The arrival of vodka, the tsar’s
kabak
, and the tavern keeper changed everything. Instead of weaker fermented beverages, people now drank the more potent vodka. Instead of drinking within the community, now peasants escaped whenever to the tavern to drink away their last dime, often leading their families to destitution. What’s more, the welding of the new, individualistic drinking culture to the traditional, communal one irreversibly changed the relationship between state and society: tearing peasants away from their communities and tethering them to the state with a bond of alcohol that proved to be more durable than even serfdom.

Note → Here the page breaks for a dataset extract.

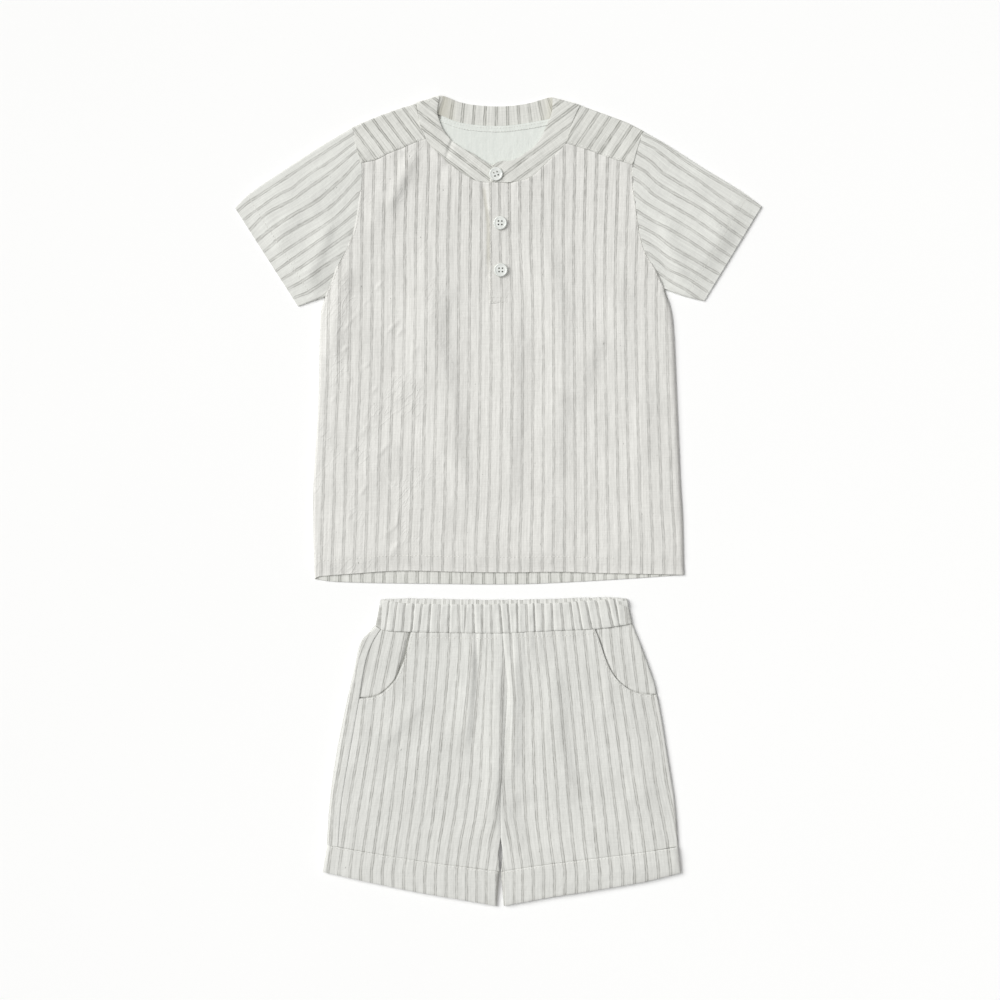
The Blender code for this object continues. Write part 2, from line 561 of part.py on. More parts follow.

In this way, it broke the economic self-sufficiency of the traditional Russian village.
51

At the same time, the tavern also exacerbated feudal class divisions. For one, it wasn’t the peasantry, but the local gentry, landowners who had the resources (raw materials, labor, and imperial permission), to conduct large-scale distillation on their estates. So, it was the regional landlords who provided the vodka to the local tax farmers and village taverns. Meanwhile, these wealthy elites could afford to drink at home—enjoying more expensive, higher quality imported wines stored in their well-apportioned wine cellars—rather than patronize the village tavern and mingle with artisans, tradesmen, and peasants who dwelt in the taverns—the veritable drug dens of imperial Russia. The culture of tavern drinking thus accentuated class distinctions between rich and poor in Russia, while the liquor trade itself made the rich richer and the poor poorer.